Records for processing:
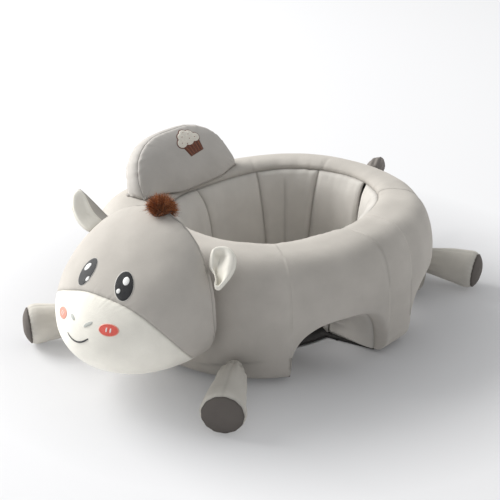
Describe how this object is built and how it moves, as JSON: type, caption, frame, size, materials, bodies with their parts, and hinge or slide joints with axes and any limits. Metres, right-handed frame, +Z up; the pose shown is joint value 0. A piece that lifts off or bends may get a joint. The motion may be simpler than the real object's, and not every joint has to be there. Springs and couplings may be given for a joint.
{
  "type": "plush floor seat",
  "caption": "Stuffed ring seat for a sitting baby, with leg arches, a tipping headrest, and a calf head, splayed legs and tail sewn round it.",
  "frame": {"origin": "middle of the seat well, on the floor", "axes": "+Z up, -Y the way the sitter faces, -X towards the head, +X towards the tail"},
  "size_m": [0.7159, 0.4512, 0.2526],
  "materials": {
    "stuffing": "matte",
    "plush_grey": "short velvet pile",
    "plush_leg": "short velvet pile",
    "plush_dark": "short velvet pile",
    "plush_white": "short velvet pile",
    "thread_black": "satin stitch",
    "thread_coral": "satin stitch",
    "thread_grey": "satin stitch",
    "fur_brown": "long pile",
    "thread_brown": "satin stitch",
    "thread_cream": "satin stitch",
    "base_fabric": "matte woven with grip dots",
    "zip_tape": "matte woven",
    "zip_coil": "satin",
    "zip_metal": "satin"
  },
  "bodies": {
    "seat": {"ring_cover": "plush_grey", "arch_liner_head_side": "plush_grey", "arch_liner_tail_side": "plush_grey", "ring_stuffing": "stuffing", "lining_front": "plush_grey", "lining_tail_side": "plush_grey", "lining_tail_corner": "plush_grey", "lining_back": "plush_grey", "lining_head_corner": "plush_grey", "lining_head_side": "plush_grey", "seat_pad": "plush_grey", "base_pad": "base_fabric", "zip_tapes": "zip_tape", "zip_coil": "zip_coil", "head_panel": "plush_grey", "muzzle_panel": "plush_white", "nape_panel": "plush_grey", "head_stuffing": "stuffing", "eye_left": "thread_black", "eye_right": "thread_black", "eye_glints": "plush_white", "cheek_left": "thread_coral", "cheek_right": "thread_coral", "nostrils": "thread_grey", "mouth_stitch": "thread_black", "fur_tuft": "fur_brown"},
    "zip_slider": {"zip_slider": "zip_metal", "zip_pull": "zip_metal"},
    "ear_left": {"ear_left_back": "plush_grey", "ear_left_lining": "plush_white"},
    "ear_right": {"ear_right_back": "plush_grey", "ear_right_lining": "plush_white"},
    "headrest": {"headrest_front": "plush_grey", "headrest_gusset": "plush_grey", "headrest_back": "plush_grey", "headrest_stuffing": "stuffing", "patch_cup": "thread_brown", "patch_cream": "thread_cream"},
    "tail": {"tail_cover": "plush_grey", "tail_tuft": "plush_dark", "tail_stuffing": "stuffing"},
    "foreleg_left": {"foreleg_left_cover": "plush_leg", "foreleg_left_sole": "plush_dark", "foreleg_left_stuffing": "stuffing"},
    "foreleg_right": {"foreleg_right_cover": "plush_leg", "foreleg_right_sole": "plush_dark", "foreleg_right_stuffing": "stuffing"},
    "hindleg_left": {"hindleg_left_cover": "plush_leg", "hindleg_left_sole": "plush_dark", "hindleg_left_stuffing": "stuffing"},
    "hindleg_right": {"hindleg_right_cover": "plush_leg", "hindleg_right_sole": "plush_dark", "hindleg_right_stuffing": "stuffing"}
  },
  "joints": [
    {"name": "foreleg_left_lift", "type": "hinge", "parent": "seat", "child": "foreleg_left", "pos_m": [-0.23717, -0.12085, 0.035], "axis": [-0.5592, 0.829, 0], "range_deg": [0, 32], "stiffness_Nm_per_rad": 0.05},
    {"name": "foreleg_right_lift", "type": "hinge", "parent": "seat", "child": "foreleg_right", "pos_m": [-0.24679, 0.12575, 0.035], "axis": [0.5592, 0.829, 0], "range_deg": [0, 32], "stiffness_Nm_per_rad": 0.05},
    {"name": "hindleg_left_lift", "type": "hinge", "parent": "seat", "child": "hindleg_left", "pos_m": [0.20267, -0.11234, 0.035], "axis": [-0.9511, -0.309, 0], "range_deg": [0, 32], "stiffness_Nm_per_rad": 0.05},
    {"name": "hindleg_right_lift", "type": "hinge", "parent": "seat", "child": "hindleg_right", "pos_m": [0.20085, 0.10679, 0.035], "axis": [0.866, -0.5, 0], "range_deg": [0, 32], "stiffness_Nm_per_rad": 0.05},
    {"name": "tail_swing", "type": "hinge", "parent": "seat", "child": "tail", "pos_m": [0.21912, 0.02303, 0.098], "axis": [0, 0, 1], "range_deg": [-30, 30], "stiffness_Nm_per_rad": 0.02},
    {"name": "ear_left_fold", "type": "hinge", "parent": "seat", "child": "ear_left", "pos_m": [-0.2595, -0.08932, 0.20125], "axis": [0.8895, -0.0998, -0.4458], "range_deg": [-15, 5], "stiffness_Nm_per_rad": 0.01},
    {"name": "ear_right_fold", "type": "hinge", "parent": "seat", "child": "ear_right", "pos_m": [-0.2618, 0.0921, 0.19228], "axis": [0.9674, -0.131, 0.2169], "range_deg": [-10, 9], "stiffness_Nm_per_rad": 0.01},
    {"name": "headrest_tip", "type": "hinge", "parent": "seat", "child": "headrest", "pos_m": [-0.039, 0.135, 0.1645], "axis": [0.9986, 0.0428, -0.0298], "range_deg": [0, 20], "stiffness_Nm_per_rad": 0.3},
    {"name": "zip_slide", "type": "slide", "parent": "seat", "child": "zip_slider", "axis": [0, 1, 0], "range_m": [0, 0.118]}
  ]
}
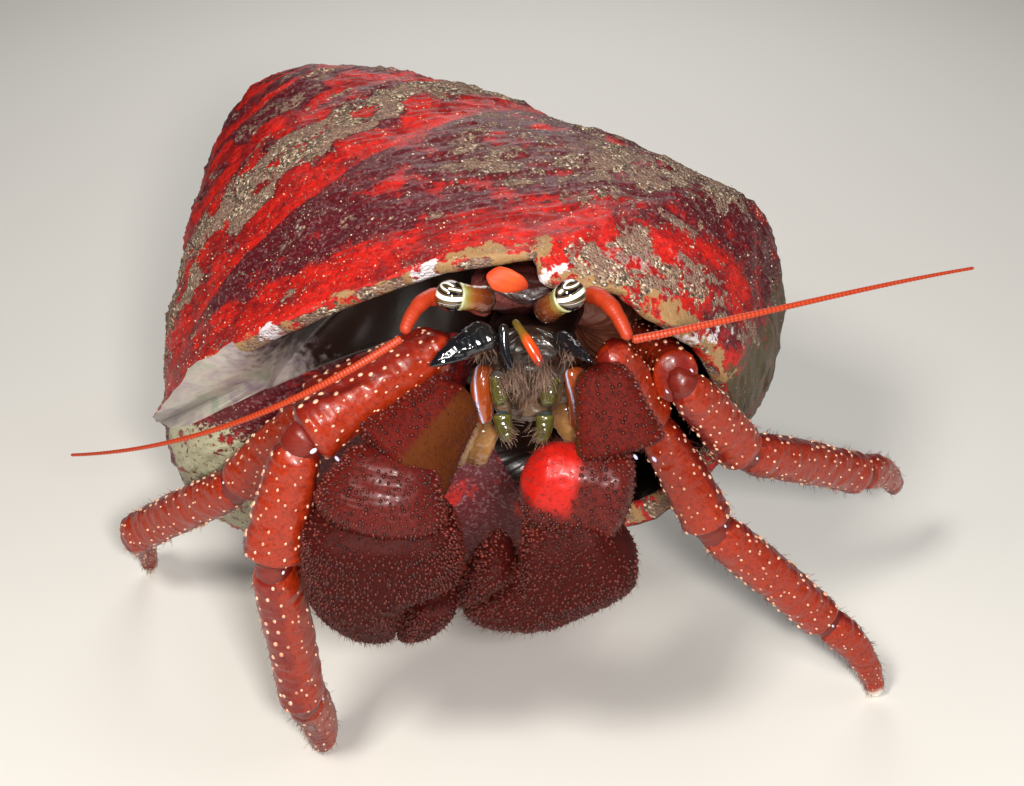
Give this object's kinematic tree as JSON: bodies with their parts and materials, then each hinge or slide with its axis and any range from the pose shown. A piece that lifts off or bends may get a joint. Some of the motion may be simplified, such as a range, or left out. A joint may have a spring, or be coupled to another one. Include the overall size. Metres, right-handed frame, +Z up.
{
  "type": "hermit crab",
  "caption": "Life-size still model of a red, white-spotted hermit crab with equal claws, walking in a worn, red-crusted top shell.",
  "frame": {"origin": "on the floor, under the middle of the whole object's box", "axes": "+Z up, -Y the way the crab faces, +X towards the crab's own left"},
  "size_m": [0.0832, 0.0732, 0.0571],
  "materials": {
    "shell": "matt, crusted with red algae and silt",
    "exoskeleton": "wet gloss, white spots",
    "claw": "granular, satin",
    "antenna": "satin, finely ringed",
    "scale": "gloss",
    "scale_plate": "satin",
    "mouthparts": "satin, bristled",
    "eyestalk": "wet gloss",
    "eye": "polished, striped white",
    "abdomen": "soft, moist"
  },
  "bodies": {
    "root": {"abdomen_front": "abdomen", "abdomen_middle": "abdomen", "abdomen_rear": "abdomen", "acicle_left": "scale", "acicle_right": "scale", "antenna_flagellum_left": "antenna", "antenna_flagellum_right": "antenna", "antenna_peduncle_left": "antenna", "antenna_peduncle_right": "antenna", "antennule_left": "antenna", "antennule_right": "mouthparts", "claw_left_carpus": "claw", "claw_left_dactyl": "claw", "claw_left_ischium": "claw", "claw_left_merus": "claw", "claw_left_palm": "claw", "claw_right_carpus": "claw", "claw_right_dactyl": "claw", "claw_right_ischium": "claw", "claw_right_merus": "claw", "claw_right_palm": "claw", "eye_left": "eye", "eye_right": "eye", "eyestalk_left": "eyestalk", "eyestalk_right": "eyestalk", "fifth_leg_left": "exoskeleton", "fifth_leg_right": "exoskeleton", "fourth_leg_left": "exoskeleton", "fourth_leg_right": "exoskeleton", "mouth_foot_left_lower": "mouthparts", "mouth_foot_left_upper": "mouthparts", "mouth_foot_right_lower": "mouthparts", "mouth_foot_right_upper": "mouthparts", "mouthparts": "mouthparts", "rear_carapace": "exoskeleton", "rostral_plate": "scale_plate", "second_leg_left_carpus": "exoskeleton", "second_leg_left_dactyl": "exoskeleton", "second_leg_left_merus": "exoskeleton", "second_leg_left_propodus": "exoskeleton", "second_leg_right_carpus": "exoskeleton", "second_leg_right_dactyl": "exoskeleton", "second_leg_right_merus": "exoskeleton", "second_leg_right_propodus": "exoskeleton", "shell": "shell", "shield": "exoskeleton", "telson": "abdomen", "third_leg_left_carpus": "exoskeleton", "third_leg_left_dactyl": "exoskeleton", "third_leg_left_merus": "exoskeleton", "third_leg_left_propodus": "exoskeleton", "third_leg_right_carpus": "exoskeleton", "third_leg_right_dactyl": "exoskeleton", "third_leg_right_merus": "exoskeleton", "third_leg_right_propodus": "exoskeleton", "thorax": "exoskeleton", "uropod_left": "abdomen", "uropod_right": "abdomen"}
  },
  "joints": []
}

What to do: Search the records above for the string "shown". Copy every line that contains it.

Result:
Describe how this object is built and how it moves, as JSON: type, caption, frame, size, materials, bodies with their parts, and hinge or slide joints with axes and any limits. Metres, right-handed frame, +Z up; the pose shown is joint value 0. A piece that lifts off or bends may get a joint. The motion may be simpler than the real object's, and not every joint has to be there. Springs and couplings may be given for a joint.
Give this object's kinematic tree as JSON: bodies with their parts and materials, then each hinge or slide with its axis and any range from the pose shown. A piece that lifts off or bends may get a joint. Some of the motion may be simplified, such as a range, or left out. A joint may have a spring, or be coupled to another one. Include the overall size. Metres, right-handed frame, +Z up.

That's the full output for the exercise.